The European Union has overhauled its visa suspension mechanism, giving the bloc broader authority to revoke short-stay travel privileges for citizens of non-EU countries and lowering the bar for triggering such action.
The European Council approved the changes on November 17, finalizing reforms that expand the grounds on which visa-free access can be withdrawn, reduce the thresholds required to activate the mechanism and extend the period during which suspensions can remain in force. The updated regulation applies to all 61 countries whose nationals currently enter the Schengen area without a visa for stays of up to 90 days within any 180-day period.
The measures reflect growing unease among EU institutions over irregular migration, security threats linked to investor citizenship programs and deteriorating human rights conditions in some partner countries. According to the Council, the changes will allow the EU to respond "quicker and more vigorously" when visa-free arrangements are abused or work against the bloc's interests. The regulation will take effect 20 days after publication in the EU's Official Journal.
Under the revised framework, the EU may now suspend visa-free travel if a third country's human rights record deteriorates significantly, if bilateral relations break down or if the country fails to maintain alignment with EU visa policy. The latter provision targets situations where visa-free neighbors admit nationals from countries that require Schengen visas, creating what officials describe as potential backdoor entry routes into the bloc.

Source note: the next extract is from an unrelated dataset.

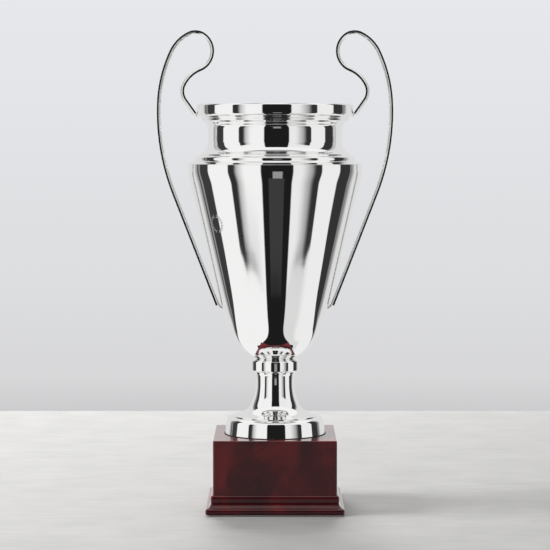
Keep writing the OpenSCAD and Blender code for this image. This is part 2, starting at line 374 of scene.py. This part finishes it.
def square_mesh(name, samples, corner_r, sides=(0, 1, 2, 3)):
    """Sweeps (point, normal) samples round a square; fewer than four sides get mitred ends."""
    rings, normals = [], []
    for (sx, sy), angle in square_path(sides):
        c, s = math.cos(angle), math.sin(angle)
        ring, norm = [], []
        for point, normal in samples:
            flat = point.x - corner_r
            ring.append(Vector((sx * flat + corner_r * c, sy * flat + corner_r * s, point.y)))
            norm.append(Vector((normal.x * c, normal.x * s, normal.y)))
        rings.append(ring)
        normals.append(norm)
    caps = ()
    if len(sides) == 4:
        rings.append(rings[0])
        normals.append(normals[0])
    else:
        first, final = square_path(sides)[0][1], square_path(sides)[-1][1]
        caps = ((0, (math.sin(first), -math.cos(first), 0)),
                (len(rings) - 1, (-math.sin(final), math.cos(final), 0)))
    return sweep_frame_mesh(name, rings, normals, caps)


# ---- small pieces: the CAD mesh with its edges bevelled ----

# Edges sharper than this are bevelled, and shading stays sharp past the second angle
BEVEL_FROM = math.radians(35)
SHARP_FROM = math.radians(40)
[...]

Another key addition addresses investor citizenship schemes, often called golden passport programs, which allow foreign nationals to acquire citizenship through financial investment without establishing genuine ties to the issuing country. The EU views such arrangements as security risks because they enable individuals to gain visa-free access to the Schengen area through low-threshold investment channels.
The mechanism previously focused primarily on migration indicators such as increases in asylum claims, overstays and refused entries. Council representatives said the reform closes gaps that prevented the EU from addressing non-migration risks affecting Schengen security.
The amendments reduce the threshold for triggering the mechanism from a 50 percent rise in problem indicators to 30 percent. This means the EU can act more quickly when overstays, asylum applications, refused entries or serious criminal offences increase substantially compared with earlier periods.
Initial suspensions may now last up to 12 months, compared with nine months under previous rules, and can be followed by a 24-month extension rather than the earlier 18-month limit. These expanded timelines are intended to give the EU and affected countries more time to resolve underlying issues before permanent revocation of visa-free status is considered.
The updated rules also introduce targeted restrictions during the extended suspension phase. Rather than automatically reimposing visa requirements on an entire population, the EU may choose to limit travel only for specific groups such as government officials, diplomats or individuals linked to the policies causing concern. The Council said this approach would avoid disproportionate effects on ordinary citizens while preserving security interests.
The mechanism formally applies equally to all visa-free countries, but EU monitoring reports indicate several states face heightened scrutiny. Georgia was singled out in the Commission's most recent assessment as requiring urgent action to avoid possible activation of the mechanism, particularly regarding fundamental rights protection, visa policy alignment and unfounded asylum claims.
Western Balkan countries including Albania, Bosnia and Herzegovina, Montenegro, North Macedonia and Serbia have been repeatedly urged to remove visa waivers for third-country nationals viewed as posing migration or security risks. Eastern Caribbean nations operating investor citizenship programs—Antigua and Barbuda, Dominica, Grenada, Saint Kitts and Nevis, and Saint Lucia—have also drawn Commission attention.
The visa suspension mechanism, established in 2013, has been activated only once under previous rules. In 2024, the EU fully revoked Vanuatu's visa exemption after concluding that its golden passport program created unacceptable security and migration risks—the only complete termination of a visa-free regime to date.
The reforms do not immediately alter visa requirements for any country but significantly increase the EU's flexibility in responding to emerging concerns. Travelers from countries currently enjoying visa-free access face greater uncertainty if their governments fail to meet EU standards on migration management, human rights or security cooperation.
For the travel industry, the changes introduce operational complications. Airlines and tour operators serving visa-free markets may need to adjust passenger information systems more frequently if the EU activates new suspensions. Companies operating in countries with active investor citizenship schemes or diverging visa policies could be among the first affected.
Governments of visa-free countries now face heightened expectations to maintain close alignment with EU standards. National ministers can request that the Commission examine specific cases, and the lower statistical thresholds make it easier to justify action when migration or security indicators worsen. For candidate and neighborhood countries, preserving visa-free access has become a tangible symbol of proximity to the EU, adding domestic political pressure to meet Brussels' requirements.
The Commission will monitor indicators across all visa-free countries and report regularly on developments that could justify activating the revised mechanism. As the new rules take effect, both travelers and industry operators will need to watch for emerging strains in EU relations with third countries that could lead to sudden changes in visa-free access.